Recently the news and everything going on around me have really got me thinking about the kind of world I live in. As an immigrant from India and living in South Carolina I have learned numerous things. I have learned that racism is everywhere. In addition to learning that white nationalism is a social issue even if Trump believes it is not.
Just recently the New Zealand mosque shooting shook the world to its core. Not only did the shooter, Brenton Tarrant, kill 50 people he also made a live stream video showcasing the whole terror attack. This terror attack was fueled by hate towards Muslim society and was meant to harm their community in a rather aggressive way. Officials even discovered Tarrants 74 page manifesto, filled with white supremacist thoughts and radical views. Tarrant chose to spread these views along the dark web hoping to inspire other people to carry out these acts of violence. Though he is being charged with murder and going through the justice system he will not be able to erase the pain and terror he has caused to the Islamic community. Islamaphobia is a real social issue that American society has faced since the 9/11 attacks. No faith should be so strong that it overpowers our common faith in humanity.

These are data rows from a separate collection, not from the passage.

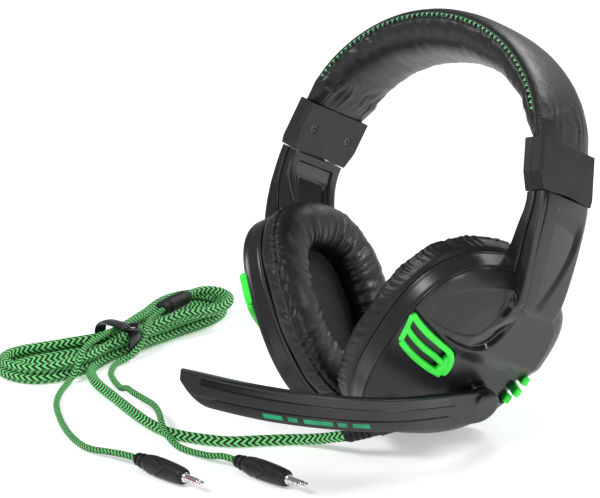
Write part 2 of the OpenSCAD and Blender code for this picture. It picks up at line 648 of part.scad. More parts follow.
mic_plug_turn = -5;
module at_headphone_plug() at_lead() translate(headphone_route[9]) rotate([0, 90, headphone_plug_turn]) children();
module at_mic_plug() at_lead() translate(mic_route[14]) rotate([0, 90, mic_plug_turn]) children();
// Plug: ribbed neck, barrel that swells in the middle, flat nose; the cord's end is at zero.
module plug_body() rotate_extrude() polygon([[0, 0], [3, 0], [3.4, 1.5], [3, 2.6], [3, 3.6], [3.8, 4.6],
    [3.4, 6], [3.4, 7], [4.2, 8], [plug_diameter / 2, 15], [plug_diameter / 2, plug_length - 12],
    [plug_diameter / 2 - 0.6, plug_length - 3], [plug_diameter / 2 - 1, plug_length], [0, plug_length]]);
ring_width = 0.6;
ring_places = [5, 8.2];
jack_radius = jack_diameter / 2;
module plug_pin() translate([0, 0, plug_length]) difference() {
    union() {
        cylinder(h = jack_length - 3.2, r = jack_radius);
        translate([0, 0, jack_length - 3.2]) cylinder(h = 0.9, r1 = jack_radius, r2 = jack_radius - 0.6);
        translate([0, 0, jack_length - 2.3]) cylinder(h = 0.9, r1 = jack_radius - 0.6, r2 = jack_radius - 0.2);
        translate([0, 0, jack_length - 1.4]) cylinder(h = 1.4, r1 = jack_radius - 0.2, r2 = 0.4);
    }
    for (z = ring_places) translate([0, 0, z]) difference() {
        cylinder(h = ring_width, r = jack_radius + cut);
        translate([0, 0, -cut]) cylinder(h = ring_width + 2 * cut, r = jack_radius - 0.5);
    }
}
module plug_rings() translate([0, 0, plug_length]) for (z = ring_places) translate([0, 0, z + 0.01])
    difference() {
        cylinder(h = ring_width - 0.02, r = jack_radius - 0.02);
        translate([0, 0, -cut]) cylinder(h = ring_width + 2 * cut, r = jack_radius - 0.49);
    }

color("#1c1c1e") stand() headband_cushion();
color("#9a9ca0") stand() headband_spring();
color("#232326") left() housing_outer();  // left_housing_outer
color("#2a2a2d") left() housing_inner();  // left_housing_inner
color("#4a4a4e") left() housing_screws();  // left_housing_screws
color("#8c8e92") left() detent_spring();  // left_detent_spring
color("#232326") right() housing_outer();  // right_housing_outer
color("#2a2a2d") right() housing_inner();  // right_housing_inner
color("#4a4a4e") right() housing_screws();  // right_housing_screws
color("#8c8e92") right() detent_spring();  // right_detent_spring
color("#3a3a3e") left() stem();  // left_stem
color("#1a1a1c") left() arm_outer();  // left_arm_outer
color("#2c2c2f") left() arm_inner();  // left_arm_inner
color("#242427") left() at_cup() cup_shell();  // left_cup_shell
color("#303033") left() at_cup() baffle();  // left_baffle
color("#505055") left() at_cup() driver_frame();  // left_driver_frame
color("#77797e") left() at_cup() driver_magnet();  // left_driver_magnet
color("#c8c4b8") left() at_cup() diaphragm();  // left_diaphragm
color("#101012") left() at_cup() speaker_cloth();  // left_speaker_cloth
color("#1c1c1e") left() cushion_in_place();  // left_ear_cushion
color("#50ff5a") left() at_cup() front_vent();  // left_front_vent
color("#50ff5a") left() at_cup() rear_vent();  // left_rear_vent
color("#4a4a4e") left() at_cup() cup_screws();  // left_cup_screws
color("#3a3a3e") right() stem();  // right_stem
color("#1a1a1c") right() arm_outer();  // right_arm_outer
color("#2c2c2f") right() arm_inner();  // right_arm_inner
color("#242427") right() at_cup() cup_shell();  // right_cup_shell
color("#303033") right() at_cup() baffle();  // right_baffle
color("#505055") right() at_cup() driver_frame();  // right_driver_frame
color("#77797e") right() at_cup() driver_magnet();  // right_driver_magnet
color("#c8c4b8") right() at_cup() diaphragm();  // right_diaphragm
color("#101012") right() at_cup() speaker_cloth();  // right_speaker_cloth
color("#1c1c1e") right() cushion_in_place();  // right_ear_cushion
color("#50ff5a") right() at_cup() front_vent();  // right_front_vent
color("#50ff5a") right() at_cup() rear_vent();  // right_rear_vent
color("#4a4a4e") right() at_cup() cup_screws();  // right_cup_screws
color("#151517") left() mic_bracket();
color("#9a9ca0") left() mic_pivot_pin();
color("#1e1e20") left() boom_outer();
color("#28282b") left() boom_inner();
color("#8c8e92") left() mic_capsule();
color("#c8c8cc") left() pivot_washer();
color("#1f6a3a") left() circuit_board();
color("#18181a") strain_relief();
color("#8fe79a") at_lead()  // cord_main
    tube(smooth(main_route, 3), cord_diameter / 2, 10);
color("#7fd88a") at_lead() cord_hank();
color("#18181a") at_lead() cord_tie();
color("#18181a") at_lead() cord_splitter();
color("#8fe79a") at_lead()  // headphone_cord
    tube(smooth(headphone_route, 3), branch_diameter / 2, 8);
color("#18181a") at_headphone_plug() plug_body();  // headphone_plug_body
color("#d8d8dc") at_headphone_plug() plug_pin();  // headphone_plug_pin
color("#b05048") at_headphone_plug() plug_rings();  // headphone_plug_rings
color("#8fe79a") at_lead()  // mic_cord
    tube(smooth(mic_route, 3), branch_diameter / 2, 8);
color("#18181a") at_mic_plug() plug_body();  // mic_plug_body
color("#d8d8dc") at_mic_plug() plug_pin();  // mic_plug_pin
color("#606066") at_mic_plug() plug_rings();  // mic_plug_rings
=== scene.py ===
"""An over-ear gaming headset on a pale floor: every visible surface, in the CAD model's own frame.

Shapes are worked out in millimetres, in the axes of the headset, of a cup or of the boom, and placed in
metres. The headset's axes have zero between the cups; they lean back to stand."""
import json, math
import bpy, bmesh
import numpy as np
from mathutils import Matrix


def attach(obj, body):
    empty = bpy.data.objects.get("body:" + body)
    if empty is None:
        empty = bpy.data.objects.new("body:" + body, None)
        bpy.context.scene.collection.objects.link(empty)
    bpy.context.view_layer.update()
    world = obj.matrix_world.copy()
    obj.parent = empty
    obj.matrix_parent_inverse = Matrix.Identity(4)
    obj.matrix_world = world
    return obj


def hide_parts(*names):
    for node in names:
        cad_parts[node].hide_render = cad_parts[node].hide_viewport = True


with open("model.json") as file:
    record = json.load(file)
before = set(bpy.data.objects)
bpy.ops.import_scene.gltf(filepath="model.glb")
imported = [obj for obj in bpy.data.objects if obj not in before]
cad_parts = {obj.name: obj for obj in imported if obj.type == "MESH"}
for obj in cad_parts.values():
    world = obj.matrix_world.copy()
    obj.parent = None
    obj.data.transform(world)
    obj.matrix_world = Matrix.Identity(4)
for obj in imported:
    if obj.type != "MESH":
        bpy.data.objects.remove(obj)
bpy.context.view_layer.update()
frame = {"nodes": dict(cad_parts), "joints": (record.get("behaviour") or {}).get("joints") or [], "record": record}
nodes = frame["nodes"]
MM = 0.001

# ---------------------------------------------------------------- the stance and the local axes
LEAN = math.radians(26)
CUP_TILT = math.radians(31.5)
HOUSING_TILT = math.radians(13.8)
CUP_X, CUP_Y = 41.0, -7.7
HALF_SPAN, CUP_DROP = 81.5, 104.0
PIVOT = np.array([61.5, 10.0, -31.0])
lean = np.array([[1, 0, 0], [0, math.cos(LEAN), math.sin(LEAN)], [0, -math.sin(LEAN), math.cos(LEAN)]])
hinge = next(j for j in frame["joints"] if j["name"] == "boom_pivot")
# where the headset's zero lies in the frame, in millimetres: it follows from the boom's hinge
STAND = np.array(hinge["pos_m"]) / MM - lean @ PIVOT
SIDES = {"left": 1, "right": -1}


def in_headset(p, side=1):
    """Points in the headset's axes to metres: mirrored for the right, leant back, then lifted."""
    return ((np.asarray(p, float) * [side, 1, 1]) @ lean.T + STAND) * MM


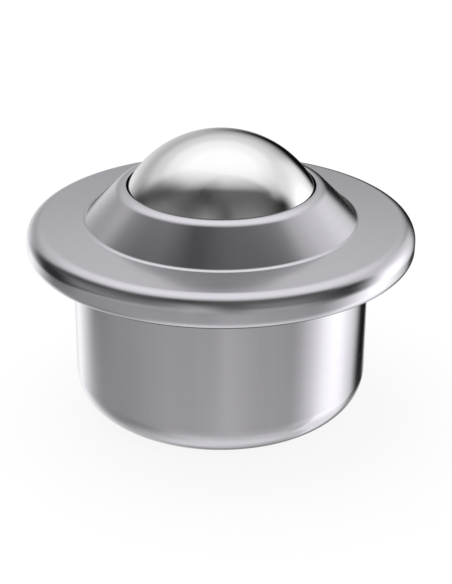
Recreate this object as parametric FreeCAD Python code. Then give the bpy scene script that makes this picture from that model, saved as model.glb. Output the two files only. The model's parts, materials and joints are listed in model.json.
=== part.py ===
import FreeCAD, Part
import math
import os

# Ball transfer unit: a large steel ball that turns freely on a bowl of small support balls,
# held in a drawn sheet-steel cup by a pressed cap whose rim is rolled under the cup's flange.
# Millimetres. Z points up, and the origin is the centre of the flat base of the cup.

# Driving dimensions, balls
ball_diameter = 25.4
support_ball_diameter = 3.0
running_gap = 0.02
support_ball_gap = 0.08
support_ball_rows = 6
single_ball_rows = 2

# Driving dimensions, sheet metal
cup_sheet = 1.0
bowl_sheet = 0.75
cap_sheet = 1.0
bowl_fit_gap = 0.01

# Driving dimensions, room under the bowl and straight neck above the ball's equator
bowl_base_gap = 3.31
bowl_neck_height = 0.64

# Driving dimensions, cup
cup_corner_radius = 4.4
cup_flange_bend = 1.0
bowl_flange_bend = 0.5

# Driving dimensions, cap
flange_reach = 5.3
flange_slope_angle = 1.4
rim_top_bend = 1.85
rim_bottom_bend = 1.05
hem_length = 3.8
cone_angle = 45.5
cone_foot_bend = 1.0
lip_crest_angle = 59.3
lip_crest_clearance = 0.325
lip_bend = 1.7
lip_gap = 0.18

# Driving dimensions, retaining ring and felt wiper
ring_ball_clearance = 0.25
ring_fit_gap = 0.02
ring_row_gap = 0.05
felt_seat_drop = 4.15
felt_clearance = 0.3
felt_cap_gap = 0.05

# Length below which two arcs of a section are taken as meeting
shortest_edge = 1e-6

# Radii that follow from the inside out
ball_radius = ball_diameter / 2
support_ball_radius = support_ball_diameter / 2
support_orbit_radius = ball_radius + running_gap + support_ball_radius
race_radius = support_orbit_radius + support_ball_radius + running_gap
bowl_radius = race_radius + bowl_sheet
cup_inner_radius = bowl_radius + bowl_fit_gap
cup_radius = cup_inner_radius + cup_sheet
flange_radius = cup_radius + flange_reach

# Heights of the ball and of the rim, where cap, bowl flange, cup flange and hem lie face to face
ball_centre_height = cup_sheet + bowl_base_gap + bowl_radius
cup_flange_top = ball_centre_height + bowl_neck_height
bowl_flange_top = cup_flange_top + bowl_sheet
hem_top = cup_flange_top - cup_sheet
seat_height = hem_top - cap_sheet
rim_inner_radius = flange_radius - rim_top_bend
flange_slope = math.tan(math.radians(flange_slope_angle))
flange_sheet_drop = cap_sheet / math.cos(math.radians(flange_slope_angle))
cap_rim_height = bowl_flange_top + flange_sheet_drop - flange_slope * rim_top_bend

# Crest of the cap's lip, seen at an angle from the ball's upright axis
lip_crest_distance = ball_radius + lip_crest_clearance
lip_crest_radius = lip_crest_distance * math.sin(math.radians(lip_crest_angle))
crest_height = ball_centre_height + lip_crest_distance * math.cos(math.radians(lip_crest_angle))
crest_corner_radius = lip_crest_radius + lip_bend * math.tan(math.radians(cone_angle / 2))

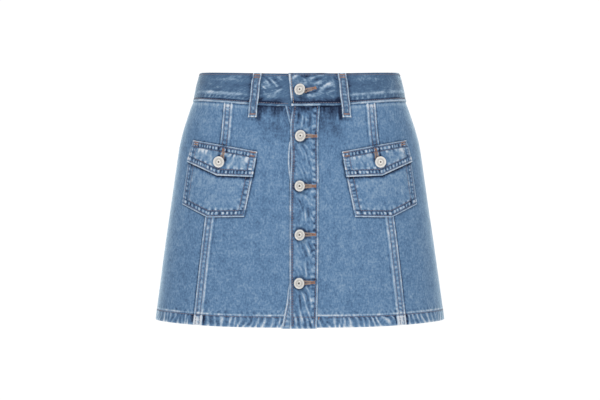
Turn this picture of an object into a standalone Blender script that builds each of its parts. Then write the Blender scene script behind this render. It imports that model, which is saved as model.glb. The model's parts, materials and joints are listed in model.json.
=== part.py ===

Personally, I belong in the Sikh community, but yet I am too faced with terror while going to the Gurdwara. In 2012 there was an attack on a Gurdwara in Wisconsin that killed around 6 people while injuring many more. That mass shooting in Wisconsin was also fueled by anti-Muslim and Islamaphobia viewpoints. Yet, the base of that attack was based on ignorance because the shooter was ignorant about the peace that is offered within both Sikhism and Islam. In South Carolina, my gurdwara is often faced with acts of violence. I remember vividly one Sunday my friend and I were outside waiting for our parents to come out when 4-6 men on a motorcycle drove across the gurdwara yelling racial slurs. They even threw glass beer bottles toward the church scaring my friend and me as we sat there and cried. That day we were extremely scared for even setting foot in the one place we went to connect with God. After that day, it took my family and me about a month and a half before we went back to the gurdwara.
Every religion is based upon the idea of what a specific society considers to be the eternal truth or divine force that drives life and death. Though to sum up the meaning of religion it is the answer to all unanswered questions. Yet, no religion is superior or inferior to one another.
My final message to anyone reading this is that our faith should not be the basis for which we divide ourselves. America is known for being diverse, but as a society, we lack the strength to accept that diversity. I should not be discriminated against regardless if I am Sikh, Muslim, Christian, Hindu, or anything else. Instead of preaching about equality and diversity we need to stand for those thoughts and hold hands with our brothers and sisters as we fight to diminish the role of white supremacy and terror in America.